* [EXERCISE INSTRUCTIONS] Exactly the lines from the one that contains "Reconstruct the object in this render as a 3D" to the one that contains "from mathutils import Matrix, Vector", both lines included, should be copied, and no others.

* [ENTRIES SHOWN]

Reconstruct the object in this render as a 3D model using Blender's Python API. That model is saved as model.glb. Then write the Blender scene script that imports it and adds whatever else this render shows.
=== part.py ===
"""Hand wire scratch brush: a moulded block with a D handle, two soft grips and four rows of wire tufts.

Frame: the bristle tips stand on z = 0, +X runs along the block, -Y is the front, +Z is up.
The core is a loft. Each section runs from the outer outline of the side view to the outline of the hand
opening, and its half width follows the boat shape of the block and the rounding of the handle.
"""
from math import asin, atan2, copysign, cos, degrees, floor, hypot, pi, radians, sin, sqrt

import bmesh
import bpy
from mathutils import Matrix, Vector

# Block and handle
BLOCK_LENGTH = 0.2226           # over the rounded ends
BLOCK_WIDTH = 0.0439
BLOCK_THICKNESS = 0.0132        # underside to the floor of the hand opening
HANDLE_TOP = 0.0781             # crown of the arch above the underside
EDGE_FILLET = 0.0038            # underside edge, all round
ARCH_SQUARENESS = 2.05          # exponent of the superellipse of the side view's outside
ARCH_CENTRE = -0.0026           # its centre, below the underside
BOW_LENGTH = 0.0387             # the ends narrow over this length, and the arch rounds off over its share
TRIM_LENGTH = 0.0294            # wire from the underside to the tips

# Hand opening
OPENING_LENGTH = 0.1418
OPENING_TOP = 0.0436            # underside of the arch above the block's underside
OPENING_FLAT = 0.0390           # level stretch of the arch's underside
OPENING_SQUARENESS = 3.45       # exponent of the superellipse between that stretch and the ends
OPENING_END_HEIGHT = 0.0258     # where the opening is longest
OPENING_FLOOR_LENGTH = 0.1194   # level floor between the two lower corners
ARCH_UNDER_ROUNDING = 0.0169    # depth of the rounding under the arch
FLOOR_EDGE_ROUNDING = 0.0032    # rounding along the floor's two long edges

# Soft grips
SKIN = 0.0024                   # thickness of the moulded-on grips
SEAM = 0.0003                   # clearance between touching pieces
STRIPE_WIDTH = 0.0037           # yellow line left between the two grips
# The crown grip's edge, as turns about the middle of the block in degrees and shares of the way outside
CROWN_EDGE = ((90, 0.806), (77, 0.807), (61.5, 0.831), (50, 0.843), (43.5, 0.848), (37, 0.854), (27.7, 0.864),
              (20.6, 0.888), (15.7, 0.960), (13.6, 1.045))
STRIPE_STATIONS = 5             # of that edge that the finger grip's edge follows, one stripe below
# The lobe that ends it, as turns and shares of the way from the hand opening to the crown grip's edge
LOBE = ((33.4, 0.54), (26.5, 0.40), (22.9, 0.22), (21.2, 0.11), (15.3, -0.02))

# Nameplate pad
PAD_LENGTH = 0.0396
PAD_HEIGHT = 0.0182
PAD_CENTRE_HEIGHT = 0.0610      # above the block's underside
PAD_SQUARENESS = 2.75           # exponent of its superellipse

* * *

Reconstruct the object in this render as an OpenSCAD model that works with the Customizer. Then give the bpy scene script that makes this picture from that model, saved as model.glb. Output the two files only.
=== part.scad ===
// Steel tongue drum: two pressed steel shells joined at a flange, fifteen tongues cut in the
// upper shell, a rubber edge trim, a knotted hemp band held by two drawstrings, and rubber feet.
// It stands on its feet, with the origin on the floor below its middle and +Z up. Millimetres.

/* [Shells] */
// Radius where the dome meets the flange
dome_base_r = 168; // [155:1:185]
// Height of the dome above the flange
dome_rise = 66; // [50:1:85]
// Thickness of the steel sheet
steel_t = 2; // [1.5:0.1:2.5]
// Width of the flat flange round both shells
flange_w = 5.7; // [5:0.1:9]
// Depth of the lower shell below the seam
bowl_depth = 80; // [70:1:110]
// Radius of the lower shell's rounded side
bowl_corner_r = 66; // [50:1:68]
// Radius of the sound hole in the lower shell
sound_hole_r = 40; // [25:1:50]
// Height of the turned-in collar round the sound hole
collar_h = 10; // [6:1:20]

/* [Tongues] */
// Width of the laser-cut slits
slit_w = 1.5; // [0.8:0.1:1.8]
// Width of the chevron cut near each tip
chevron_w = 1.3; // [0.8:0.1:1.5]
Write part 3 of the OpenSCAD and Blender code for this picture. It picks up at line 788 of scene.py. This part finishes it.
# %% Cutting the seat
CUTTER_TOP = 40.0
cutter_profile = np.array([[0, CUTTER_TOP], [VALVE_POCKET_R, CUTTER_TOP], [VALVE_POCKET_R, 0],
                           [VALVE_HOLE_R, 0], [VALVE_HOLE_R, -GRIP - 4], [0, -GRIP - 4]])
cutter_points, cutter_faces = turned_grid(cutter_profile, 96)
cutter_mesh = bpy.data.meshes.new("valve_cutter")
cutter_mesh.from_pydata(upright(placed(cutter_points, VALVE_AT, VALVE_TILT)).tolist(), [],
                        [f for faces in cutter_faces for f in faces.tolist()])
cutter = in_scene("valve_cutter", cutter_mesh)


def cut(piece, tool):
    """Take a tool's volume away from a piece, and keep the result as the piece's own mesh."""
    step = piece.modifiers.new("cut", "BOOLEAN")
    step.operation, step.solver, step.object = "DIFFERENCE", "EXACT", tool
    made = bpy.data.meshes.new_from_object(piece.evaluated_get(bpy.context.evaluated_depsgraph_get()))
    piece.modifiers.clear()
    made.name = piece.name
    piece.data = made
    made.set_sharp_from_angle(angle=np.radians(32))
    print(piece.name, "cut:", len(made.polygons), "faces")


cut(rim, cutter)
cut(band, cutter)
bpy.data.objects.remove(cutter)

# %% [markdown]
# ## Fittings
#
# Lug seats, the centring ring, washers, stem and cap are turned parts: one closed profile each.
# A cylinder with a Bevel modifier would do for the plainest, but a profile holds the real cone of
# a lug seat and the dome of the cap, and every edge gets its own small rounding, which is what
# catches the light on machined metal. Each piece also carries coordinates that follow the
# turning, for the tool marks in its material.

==

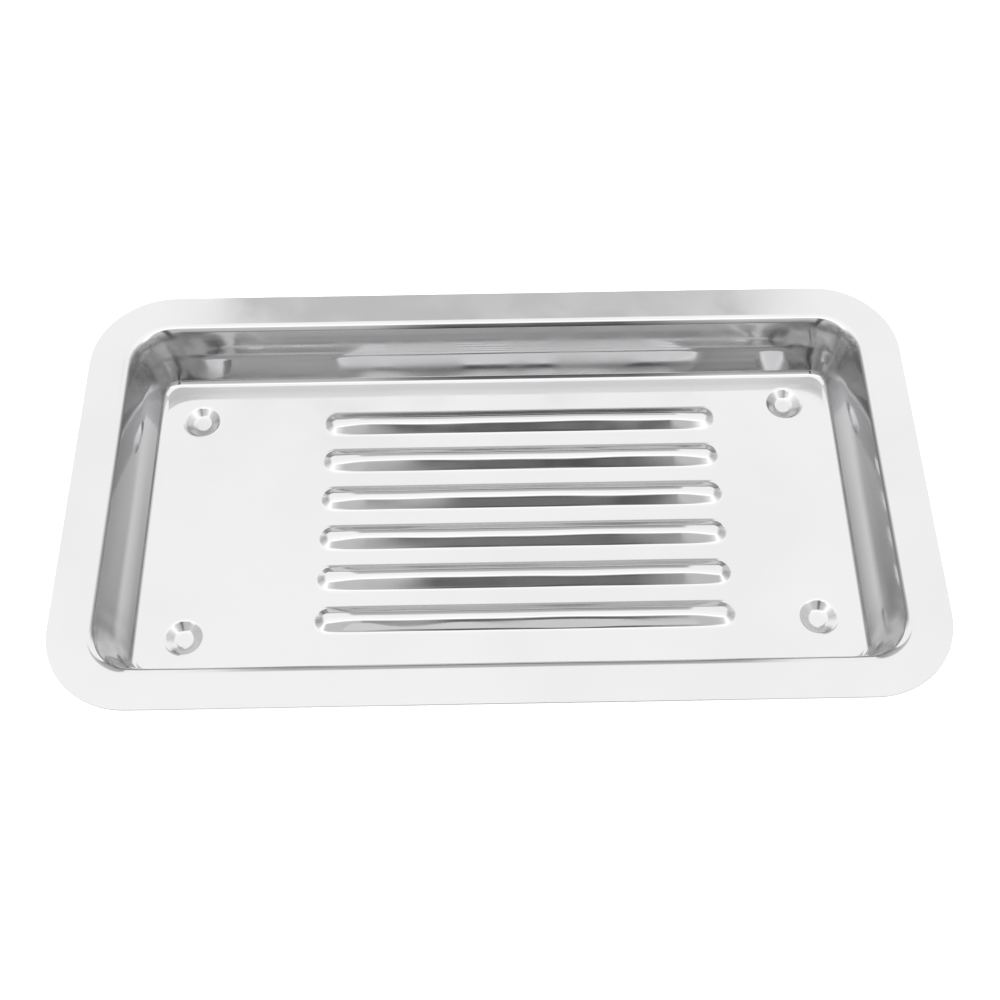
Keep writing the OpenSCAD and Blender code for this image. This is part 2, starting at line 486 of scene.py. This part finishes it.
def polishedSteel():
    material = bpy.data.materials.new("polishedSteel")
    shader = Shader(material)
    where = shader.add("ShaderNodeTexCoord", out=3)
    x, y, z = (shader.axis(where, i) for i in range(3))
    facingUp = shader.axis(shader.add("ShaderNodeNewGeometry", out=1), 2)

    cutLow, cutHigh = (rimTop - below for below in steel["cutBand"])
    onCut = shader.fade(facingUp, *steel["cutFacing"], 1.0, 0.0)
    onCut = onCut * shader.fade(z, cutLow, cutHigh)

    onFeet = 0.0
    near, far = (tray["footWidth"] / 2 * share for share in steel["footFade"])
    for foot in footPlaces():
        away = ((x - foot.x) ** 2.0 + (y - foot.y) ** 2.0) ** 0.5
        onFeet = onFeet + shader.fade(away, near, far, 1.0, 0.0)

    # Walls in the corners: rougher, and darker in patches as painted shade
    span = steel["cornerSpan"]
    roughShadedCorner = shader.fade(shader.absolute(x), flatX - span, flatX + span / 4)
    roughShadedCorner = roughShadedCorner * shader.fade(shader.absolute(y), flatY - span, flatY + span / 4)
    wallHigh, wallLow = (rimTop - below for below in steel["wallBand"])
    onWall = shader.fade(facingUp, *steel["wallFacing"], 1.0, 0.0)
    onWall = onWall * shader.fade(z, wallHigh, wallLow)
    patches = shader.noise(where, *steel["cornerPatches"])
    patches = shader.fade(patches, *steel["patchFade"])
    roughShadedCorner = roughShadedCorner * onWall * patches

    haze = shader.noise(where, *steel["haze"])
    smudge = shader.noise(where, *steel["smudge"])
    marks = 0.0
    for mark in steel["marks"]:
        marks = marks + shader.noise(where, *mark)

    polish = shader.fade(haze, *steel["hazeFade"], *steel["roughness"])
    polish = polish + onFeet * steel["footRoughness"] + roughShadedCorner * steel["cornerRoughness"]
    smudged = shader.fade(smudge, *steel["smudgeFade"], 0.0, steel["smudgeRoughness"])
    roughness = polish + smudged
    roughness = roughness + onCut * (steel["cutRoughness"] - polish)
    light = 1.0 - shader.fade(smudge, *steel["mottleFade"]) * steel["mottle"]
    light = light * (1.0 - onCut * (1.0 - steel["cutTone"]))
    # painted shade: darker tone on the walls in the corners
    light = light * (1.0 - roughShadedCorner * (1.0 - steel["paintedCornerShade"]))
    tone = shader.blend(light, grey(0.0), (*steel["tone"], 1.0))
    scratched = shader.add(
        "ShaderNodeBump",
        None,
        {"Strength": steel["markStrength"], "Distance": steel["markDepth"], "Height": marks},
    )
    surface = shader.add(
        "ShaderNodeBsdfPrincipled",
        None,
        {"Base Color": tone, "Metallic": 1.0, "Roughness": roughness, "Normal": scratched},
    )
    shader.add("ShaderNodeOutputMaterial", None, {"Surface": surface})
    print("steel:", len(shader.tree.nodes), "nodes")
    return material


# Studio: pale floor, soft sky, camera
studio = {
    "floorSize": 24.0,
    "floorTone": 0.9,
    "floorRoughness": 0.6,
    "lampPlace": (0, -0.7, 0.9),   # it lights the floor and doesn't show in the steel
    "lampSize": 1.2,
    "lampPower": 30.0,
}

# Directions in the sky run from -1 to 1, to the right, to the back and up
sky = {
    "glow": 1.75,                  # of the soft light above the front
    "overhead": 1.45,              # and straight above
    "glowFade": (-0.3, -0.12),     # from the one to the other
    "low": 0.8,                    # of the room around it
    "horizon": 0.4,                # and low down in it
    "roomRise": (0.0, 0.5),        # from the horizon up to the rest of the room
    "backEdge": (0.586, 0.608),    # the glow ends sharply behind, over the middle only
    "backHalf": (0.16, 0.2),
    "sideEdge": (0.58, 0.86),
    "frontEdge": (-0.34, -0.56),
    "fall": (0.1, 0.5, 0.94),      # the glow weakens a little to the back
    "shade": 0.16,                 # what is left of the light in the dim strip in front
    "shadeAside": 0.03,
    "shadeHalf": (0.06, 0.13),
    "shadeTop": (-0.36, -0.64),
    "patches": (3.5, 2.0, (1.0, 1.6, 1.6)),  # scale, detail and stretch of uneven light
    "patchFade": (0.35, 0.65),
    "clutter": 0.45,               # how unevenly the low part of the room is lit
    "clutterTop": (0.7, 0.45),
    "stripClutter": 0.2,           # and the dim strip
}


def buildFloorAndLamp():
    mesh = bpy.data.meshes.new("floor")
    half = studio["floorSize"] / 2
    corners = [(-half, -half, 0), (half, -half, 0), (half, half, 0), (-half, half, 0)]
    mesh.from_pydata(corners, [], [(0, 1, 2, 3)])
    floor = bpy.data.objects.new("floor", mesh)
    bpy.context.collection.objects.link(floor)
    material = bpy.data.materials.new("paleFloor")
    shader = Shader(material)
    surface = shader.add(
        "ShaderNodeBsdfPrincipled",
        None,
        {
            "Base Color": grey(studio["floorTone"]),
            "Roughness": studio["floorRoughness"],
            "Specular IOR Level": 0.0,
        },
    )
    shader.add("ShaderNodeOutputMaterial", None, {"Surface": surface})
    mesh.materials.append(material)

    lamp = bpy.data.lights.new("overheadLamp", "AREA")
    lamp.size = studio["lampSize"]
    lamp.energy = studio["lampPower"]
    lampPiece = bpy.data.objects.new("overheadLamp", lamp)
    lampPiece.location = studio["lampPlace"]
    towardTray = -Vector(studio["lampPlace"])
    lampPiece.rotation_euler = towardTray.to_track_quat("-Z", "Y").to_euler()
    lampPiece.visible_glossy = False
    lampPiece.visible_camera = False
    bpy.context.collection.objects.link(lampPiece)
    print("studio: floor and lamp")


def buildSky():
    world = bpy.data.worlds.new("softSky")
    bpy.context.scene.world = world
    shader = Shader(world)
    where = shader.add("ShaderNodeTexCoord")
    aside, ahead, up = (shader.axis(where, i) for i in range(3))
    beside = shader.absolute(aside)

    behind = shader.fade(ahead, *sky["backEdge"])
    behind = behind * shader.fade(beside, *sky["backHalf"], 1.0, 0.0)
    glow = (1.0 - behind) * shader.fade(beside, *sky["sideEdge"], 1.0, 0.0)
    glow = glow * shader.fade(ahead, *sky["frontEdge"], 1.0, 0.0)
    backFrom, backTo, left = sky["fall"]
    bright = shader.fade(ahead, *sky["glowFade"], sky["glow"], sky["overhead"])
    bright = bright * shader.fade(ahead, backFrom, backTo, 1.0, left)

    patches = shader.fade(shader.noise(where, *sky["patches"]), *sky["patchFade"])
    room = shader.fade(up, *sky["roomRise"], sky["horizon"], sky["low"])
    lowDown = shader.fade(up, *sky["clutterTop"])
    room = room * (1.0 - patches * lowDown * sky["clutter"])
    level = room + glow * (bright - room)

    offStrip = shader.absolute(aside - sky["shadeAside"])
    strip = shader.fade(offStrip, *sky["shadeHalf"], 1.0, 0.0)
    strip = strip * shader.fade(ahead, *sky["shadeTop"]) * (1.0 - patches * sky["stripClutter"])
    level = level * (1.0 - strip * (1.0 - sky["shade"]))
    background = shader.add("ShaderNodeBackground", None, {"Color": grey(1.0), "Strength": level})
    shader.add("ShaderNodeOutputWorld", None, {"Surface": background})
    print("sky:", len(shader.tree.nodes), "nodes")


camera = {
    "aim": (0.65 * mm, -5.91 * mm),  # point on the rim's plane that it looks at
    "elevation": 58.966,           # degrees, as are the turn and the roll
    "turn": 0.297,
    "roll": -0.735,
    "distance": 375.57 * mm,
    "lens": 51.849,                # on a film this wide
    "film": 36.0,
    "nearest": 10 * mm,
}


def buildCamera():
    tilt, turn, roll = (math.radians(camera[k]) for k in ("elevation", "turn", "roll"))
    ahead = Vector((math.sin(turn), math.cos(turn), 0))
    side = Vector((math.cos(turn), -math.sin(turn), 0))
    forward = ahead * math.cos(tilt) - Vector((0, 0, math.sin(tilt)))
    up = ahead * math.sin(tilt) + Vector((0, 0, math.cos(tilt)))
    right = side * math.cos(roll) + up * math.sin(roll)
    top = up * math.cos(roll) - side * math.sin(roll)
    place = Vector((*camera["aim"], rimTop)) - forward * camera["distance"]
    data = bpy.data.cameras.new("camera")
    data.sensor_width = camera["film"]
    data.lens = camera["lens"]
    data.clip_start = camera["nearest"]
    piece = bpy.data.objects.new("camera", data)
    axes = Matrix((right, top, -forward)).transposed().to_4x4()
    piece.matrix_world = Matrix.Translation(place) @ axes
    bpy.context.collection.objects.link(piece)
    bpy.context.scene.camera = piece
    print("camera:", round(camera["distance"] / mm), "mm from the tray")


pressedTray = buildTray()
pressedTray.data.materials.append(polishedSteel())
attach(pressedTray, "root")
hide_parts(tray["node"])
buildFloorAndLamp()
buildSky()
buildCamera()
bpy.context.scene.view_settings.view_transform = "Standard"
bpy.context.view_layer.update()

* [OUTPUT BELOW]
Reconstruct the object in this render as a 3D model using Blender's Python API. That model is saved as model.glb. Then write the Blender scene script that imports it and adds whatever else this render shows.
=== part.py ===
"""Hand wire scratch brush: a moulded block with a D handle, two soft grips and four rows of wire tufts.

Frame: the bristle tips stand on z = 0, +X runs along the block, -Y is the front, +Z is up.
The core is a loft. Each section runs from the outer outline of the side view to the outline of the hand
opening, and its half width follows the boat shape of the block and the rounding of the handle.
"""
from math import asin, atan2, copysign, cos, degrees, floor, hypot, pi, radians, sin, sqrt

import bmesh
import bpy
from mathutils import Matrix, Vector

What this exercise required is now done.